Alan casi me hizo saltar de susto cuando apareció por detrás y me dijo: “¡Te presento a mi abuelo! Es el hincha número uno del Tigre y en un rato más se va al partido”. El duende se convirtió rápidamente en el mítico “Chupa” Riveros y, con un fuerte apretón de manos, me dijo: “un gusto, joven, diviértase, pero sanamente”. Respondí con alguna cordialidad y ese mundo perdió toda su mística, el living dejó de ser verde y la selvática morada dio paso a una enorme mesa en la que nos quedamos durante horas jugando cacho, charlando, escuchando música y fumando, hasta que nuestros pulmones respirasen tan solo alquitrán.

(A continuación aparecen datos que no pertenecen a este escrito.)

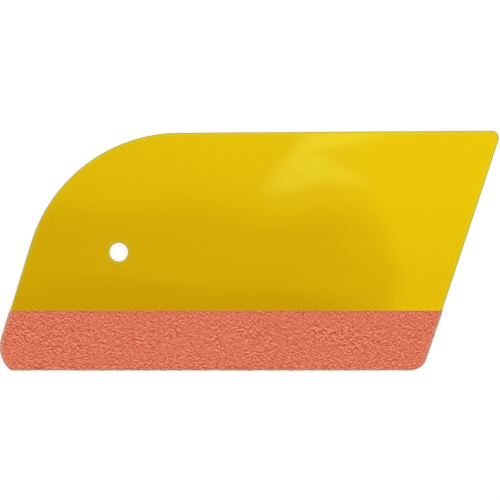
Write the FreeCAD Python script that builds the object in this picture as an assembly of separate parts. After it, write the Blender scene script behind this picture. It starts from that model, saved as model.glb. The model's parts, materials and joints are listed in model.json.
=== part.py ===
"""Hand squeegee for laying vinyl film: a flexible plastic blade whose working edge is wrapped in a
folded strip of microfibre suede, which two layers of transfer tape hold to the blade's faces.

Units are millimetres. X runs along the working edge, Y from the working edge to the back of the
blade, and Z through its thickness. The squeegee lies flat: the origin is under the centre of its
bounding box, at the height of the suede's lower face.
"""

import FreeCAD, Part
import math
import os

# Overall plan
LENGTH = 150.0  # widest extent along X
DEPTH = 72.2  # from the fold of the suede to the back edge, at the back right corner
LEFT_AT_FOLD = -2.64  # X of the left end's line, produced to the fold, from the left extreme
LEFT_LEAN = 17.2  # lean of the left end from the Y axis, in degrees, towards +X
RIGHT_AT_FOLD = 126.97  # X of the right end's line, measured the same way
RIGHT_LEAN = 18.3
BACK_RISE = 0.38  # the back edge climbs this many degrees towards +X
THUMB_RADIUS = 46.8  # large curve of the back left corner, which fits the palm
TIP_RADIUS = 2.17  # back right corner

# Blade
BLADE_THICKNESS = 2.5
EDGE_THICKNESS = 1.4  # at the working edge, under the suede
BEVEL_END = 15.0  # Y at which the blade is back to its full thickness
BLADE_FRONT = 0.9  # Y of the blade's own working edge, inside the fold
BLADE_FRONT_LEFT_RADIUS = 7.0
BLADE_FRONT_RIGHT_RADIUS = 5.0
ARRIS_RADIUS = 0.45  # rounding of the blade's long edges
HOLE_DIAMETER = 5.65
HOLE_FROM_LEFT = 35.6  # hole centre from the left extreme
HOLE_FROM_FOLD = 35.65
HOLE_EDGE_RADIUS = 0.3

# Suede strip and its tape
SUEDE_THICKNESS = 0.7
SUEDE_HEIGHT = 18.0  # on each face, from the fold
TAPE_THICKNESS = 0.1
TAPE_FRONT = 2.2  # Y at which the tape starts, behind the fold
TAPE_INSET = 0.3  # tape stops this far inside the blade's ends
TRIM_START = 3.17  # from the left extreme to where the left end's trimming cut meets the fold
TRIM_LEAN = 44.8  # of that cut, from the Y axis, towards -X
TRIM_RADIUS = 9.5  # where that cut meets the left end
STRIP_RIGHT_RADIUS = 5.15  # the strip's front right corner

# Worked out from the sizes above
MID_Z = BLADE_THICKNESS / 2 + TAPE_THICKNESS + SUEDE_THICKNESS
LEFT_SLOPE = math.tan(math.radians(LEFT_LEAN))
RIGHT_SLOPE = math.tan(math.radians(RIGHT_LEAN))
BACK_SLOPE = math.tan(math.radians(BACK_RISE))
BACK_RIGHT = (RIGHT_AT_FOLD + RIGHT_SLOPE * DEPTH, DEPTH)
BEVEL_ANGLE = math.atan((BLADE_THICKNESS - EDGE_THICKNESS) / 2 / (BEVEL_END - BLADE_FRONT))
OVERRUN = 10.0  # how far cutting solids run past the part
UPRIGHT = 0.1  # a face whose normal's Z part is less than this is an upright wall


def crossing(p, p_slope, q, q_slope):
    """Where two lines meet, each given by a point and dX/dY."""
    y = (q[0] - p[0] + p_slope * p[1] - q_slope * q[1]) / (p_slope - q_slope)
    return (p[0] + p_slope * (y - p[1]), y)


def back_left():
    """Where the left end's line meets the back edge's line."""
    return crossing((LEFT_AT_FOLD, 0.0), LEFT_SLOPE, BACK_RIGHT, 1 / BACK_SLOPE)


def rounded_outline(corners):
    """A closed flat wire through corners given as (x, y, radius), each rounded by a tangent arc."""
    points = [FreeCAD.Vector(x - LENGTH / 2, y - DEPTH / 2, 0) for x, y, _ in corners]
    starts, middles, ends = [], [], []
    for i, (_, _, radius) in enumerate(corners):
        here = points[i]
        back = (points[i - 1] - here).normalize()
        ahead = (points[(i + 1) % len(points)] - here).normalize()
        half = back.getAngle(ahead) / 2
        setback = radius / math.tan(half)
        starts.append(here + back * setback)
        ends.append(here + ahead * setback)
        inward = (back + ahead).normalize()
        middles.append(here + inward * (radius / math.sin(half) - radius))
    edges = []
    for i in range(len(points)):
        if corners[i][2] > 0:
            edges.append(Part.Arc(starts[i], middles[i], ends[i]).toShape())
        edges.append(Part.LineSegment(ends[i], starts[(i + 1) % len(points)]).toShape())
    return Part.Wire(edges)


def back_corners():
    """The two corners that the blade and the whole squeegee share, from right to left."""
    return [(*BACK_RIGHT, TIP_RADIUS), (*back_left(), THUMB_RADIUS)]


def blade_outline():
    """Plan of the moulded blade, without its suede."""
    left = (LEFT_AT_FOLD + LEFT_SLOPE * BLADE_FRONT, BLADE_FRONT, BLADE_FRONT_LEFT_RADIUS)
    right = (RIGHT_AT_FOLD + RIGHT_SLOPE * BLADE_FRONT, BLADE_FRONT, BLADE_FRONT_RIGHT_RADIUS)
    return rounded_outline([left, right, *back_corners()])


def trimmed_outline():
    """Plan of the whole squeegee, with the suede's ends trimmed round the front corners."""
    cut_slope = -math.tan(math.radians(TRIM_LEAN))
    start = (TRIM_START, 0.0)
    meet = crossing(start, cut_slope, (LEFT_AT_FOLD, 0.0), LEFT_SLOPE)
    return rounded_outline(
        [
            (*start, 0.0),
            (RIGHT_AT_FOLD, 0.0, STRIP_RIGHT_RADIUS),
            *back_corners(),
            (*meet, TRIM_RADIUS),
        ]
    )


def only_solid(shape):
    """The one solid that a cut, common or fillet leaves."""
    assert len(shape.Solids) == 1
    return shape.Solids[0]


def prism(wire):
    """The solid over a plan outline, taller than the squeegee."""
    base = Part.Face(wire)
    base.translate(FreeCAD.Vector(0, 0, -OVERRUN))
    return base.extrude(FreeCAD.Vector(0, 0, 2 * OVERRUN))


def along_x(face):
    """A cross-section in the YZ plane, extruded past both ends of the squeegee."""
    run = LENGTH + 2 * OVERRUN
    solid = face.extrude(FreeCAD.Vector(run, 0, 0))
    solid.translate(FreeCAD.Vector(-run / 2, -DEPTH / 2, 0))
    return solid


def section_point(y, z):
    """A point of a cross-section, with y from the fold and z from the blade's middle plane."""
    return FreeCAD.Vector(0, y, z)


def section_line(a, b):
    return Part.LineSegment(section_point(*a), section_point(*b)).toShape()


def half_thickness(y, cover):
    """Half the thickness over the bevel at y, with a cover of this thickness on the blade's face."""
    bevel = EDGE_THICKNESS / 2 + math.tan(BEVEL_ANGLE) * (y - BLADE_FRONT)
    return bevel + cover / math.cos(BEVEL_ANGLE)


def bevel_end(cover):
    """(y, z) where the bevelled face of a layer meets its flat face."""
    return (BEVEL_END - cover * math.tan(BEVEL_ANGLE / 2), BLADE_THICKNESS / 2 + cover)


def fold_centre():
    """Y of the fold's centre, which puts the suede's outer face at y = 0."""
    cover = TAPE_THICKNESS + SUEDE_THICKNESS
    level = half_thickness(0.0, cover) * math.cos(BEVEL_ANGLE)
    return level / (1 - math.sin(BEVEL_ANGLE))


def blade():
    """The flexible plastic card, thinner towards its working edge, with its hanging hole."""
    front, front_half = BLADE_FRONT - OVERRUN, half_thickness(BLADE_FRONT - OVERRUN, 0.0)
    end_y, full_half = bevel_end(0.0)
    back = DEPTH + OVERRUN
    upper = [(front, front_half), (end_y, full_half), (back, full_half)]
    lower = [(y, -z) for y, z in reversed(upper)]
    ring = [section_point(*p) for p in upper + lower]
    slab = along_x(Part.Face(Part.makePolygon(ring + ring[:1])))
    body = only_solid(slab.common(prism(blade_outline())))
    body = body.makeFillet(ARRIS_RADIUS, rims(body))
    centre = FreeCAD.Vector(HOLE_FROM_LEFT - LENGTH / 2, HOLE_FROM_FOLD - DEPTH / 2, -OVERRUN)
    body = only_solid(body.cut(Part.makeCylinder(HOLE_DIAMETER / 2, 2 * OVERRUN, centre)))
    hole_rims = [e for e in rims(body) if isinstance(e.Curve, Part.Circle) and e.isClosed()]
    return only_solid(body.makeFillet(HOLE_EDGE_RADIUS, hole_rims))


def rims(body):
    """The sharp edges between an upright wall and one of the broad faces."""

    def upright(face):
        u0, u1, v0, v1 = face.ParameterRange
        return abs(face.normalAt((u0 + u1) / 2, (v0 + v1) / 2).z) < UPRIGHT

    found = []
    for edge in body.Edges:
        walls = [upright(face) for face in body.ancestorsOfType(edge, Part.Face)]
        if len(walls) == 2 and walls[0] != walls[1]:
            found.append(edge)
    return found


def suede_strip():
    """One strip folded over the working edge, its ends trimmed to the squeegee's plan."""
    inner, outer = TAPE_THICKNESS, TAPE_THICKNESS + SUEDE_THICKNESS
    centre = fold_centre()

    def tangent(cover):
        """Where a face of the fold turns into the face of a flap."""
        radius = centre - (outer - cover)
        return (centre - radius * math.sin(BEVEL_ANGLE), radius * math.cos(BEVEL_ANGLE))

    def side(cover):
        """One face of the upper flap, from its cut edge to the fold."""
        return [(SUEDE_HEIGHT, BLADE_THICKNESS / 2 + cover), bevel_end(cover), tangent(cover)]

    def mirrored(path):
        return [(y, -z) for y, z in path]

    def run(path):
        return [section_line(a, b) for a, b in zip(path, path[1:])]

    def fold(cover):
        """The arc of a face round the fold."""
        top, tip = tangent(cover), (outer - cover, 0.0)
        ends = [section_point(*p) for p in (top, tip, (top[0], -top[1]))]
        return Part.Arc(*ends).toShape()

    edges = [
        *run(side(outer)),
        fold(outer),
        *run(mirrored(side(outer))[::-1]),
        section_line(mirrored(side(outer))[0], mirrored(side(inner))[0]),
        *run(mirrored(side(inner))),
        fold(inner),
        *run(side(inner)[::-1]),
        section_line(side(inner)[0], side(outer)[0]),
    ]
    return along_x(Part.Face(Part.Wire(edges))).common(prism(trimmed_outline()))


def transfer_tape(sign):
    """The adhesive between the blade and one flap: sign is 1 on the upper face, -1 on the lower."""
    ring = [
        (TAPE_FRONT, half_thickness(TAPE_FRONT, 0.0)),
        bevel_end(0.0),
        (SUEDE_HEIGHT, BLADE_THICKNESS / 2),
        (SUEDE_HEIGHT, BLADE_THICKNESS / 2 + TAPE_THICKNESS),
        bevel_end(TAPE_THICKNESS),
        (TAPE_FRONT, half_thickness(TAPE_FRONT, TAPE_THICKNESS)),
    ]
    points = [section_point(y, sign * z) for y, z in ring]
    layer = along_x(Part.Face(Part.makePolygon(points + points[:1])))
    return layer.common(prism(blade_outline().makeOffset2D(-TAPE_INSET)))


def main():
    os.makedirs("parts", exist_ok=True)
    nodes = {
        "blade": blade(),
        "suede_strip": suede_strip(),
        "upper_tape": transfer_tape(1),
        "lower_tape": transfer_tape(-1),
    }
    for name, shape in nodes.items():
        shape.translate(FreeCAD.Vector(0, 0, MID_Z))
        solids = shape.Solids
        assert len(solids) == 1 and solids[0].isValid(), name
        solids[0].exportStep(f"parts/{name}.step")
        box = solids[0].BoundBox
        print(
            f"{name}: {solids[0].Volume:.1f} mm3, X {box.XMin:.2f}..{box.XMax:.2f}, "
            f"Y {box.YMin:.2f}..{box.YMax:.2f}, Z {box.ZMin:.2f}..{box.ZMax:.2f}"
        )


main()
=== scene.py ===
"""Looks of the film squeegee: a wavy flexible yellow blade, a suede strip folded over its working
edge, the tape that holds it, a light table, soft studio light and a camera straight above.

Plan sizes are in millimetres: x from the squeegee's left extreme, y from the fold of the suede
and z from the blade's middle plane. place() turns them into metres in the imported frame.
"""

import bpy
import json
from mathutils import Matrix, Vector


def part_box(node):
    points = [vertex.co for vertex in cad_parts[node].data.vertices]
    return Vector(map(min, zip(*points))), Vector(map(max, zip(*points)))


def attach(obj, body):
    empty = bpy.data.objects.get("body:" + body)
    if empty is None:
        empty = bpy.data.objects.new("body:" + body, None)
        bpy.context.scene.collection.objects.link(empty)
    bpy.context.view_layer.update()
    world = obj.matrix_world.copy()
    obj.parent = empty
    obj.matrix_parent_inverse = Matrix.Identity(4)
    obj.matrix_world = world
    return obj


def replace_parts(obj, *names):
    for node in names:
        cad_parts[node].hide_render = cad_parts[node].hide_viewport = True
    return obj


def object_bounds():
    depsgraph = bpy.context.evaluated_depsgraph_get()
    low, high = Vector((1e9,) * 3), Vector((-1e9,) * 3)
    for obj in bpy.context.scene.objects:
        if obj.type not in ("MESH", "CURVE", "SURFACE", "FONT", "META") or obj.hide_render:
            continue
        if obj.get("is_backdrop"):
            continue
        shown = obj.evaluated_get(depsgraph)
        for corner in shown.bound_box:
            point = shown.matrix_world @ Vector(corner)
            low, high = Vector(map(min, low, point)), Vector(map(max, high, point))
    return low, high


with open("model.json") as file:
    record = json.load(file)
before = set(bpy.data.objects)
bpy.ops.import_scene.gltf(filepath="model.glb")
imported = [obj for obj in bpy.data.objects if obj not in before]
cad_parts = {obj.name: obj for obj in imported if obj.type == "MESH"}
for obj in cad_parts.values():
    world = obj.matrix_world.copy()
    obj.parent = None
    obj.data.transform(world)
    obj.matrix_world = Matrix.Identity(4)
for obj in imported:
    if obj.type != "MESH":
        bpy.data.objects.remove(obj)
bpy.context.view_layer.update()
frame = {"nodes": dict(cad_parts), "record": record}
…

En medio de la tertulia, Alan se sinceró y se sorprendió de mi total ignorancia futbolera. Creo que, antes de nuestro encuentro, su universo estaba dividido en tres: los del Strongest, los del Bolívar y los de los demás equipos. Ahora podía crear un nuevo grupo, el de los que no ubicaban nada.

Fue bastante amable y me contó una y mil anécdotas de su abuelo, de cómo era el hincha número uno del equipo de sus amores, de cómo amaba a la selección boliviana, de cómo iba a los partidos con el hincha número uno del equipo rival, de cómo era un caballero, un gran deportista y una gran persona. No me quedaba nada más que escuchar en silencio, después de todo, era Homero hablando de Ulises.

La verdad es que las historias eran tan sencillas, inspiradoras y épicas, que fue imposible no amar al Tigre. Lo sorprendente fue descubrir que lo que menos importaba del equipo era el fútbol. Ganar o perder los partidos no era nada comparado con el peso de la literatura, las anécdotas y las canciones que levantaba el gualdinegro.

Todavía recuerdo que en el festejo del tricampeonato, en el Prado, cuando los primeros rayos del sol quemaban las pupilas de los cinco borrachos que quedaban, apareció un carro de limpieza que salpicaba agua, formando un arcoiris. Puedo jurar que, desde el piso, vi al duende con chalina de oro y una enorme sonrisa al final de ese arcoiris. Al lado estaba una piedra partida y creo que una llama que lloraba; era claro que el duende era el “Chupa”. “Diviértase, pero sanamente”, repitió y me dormí.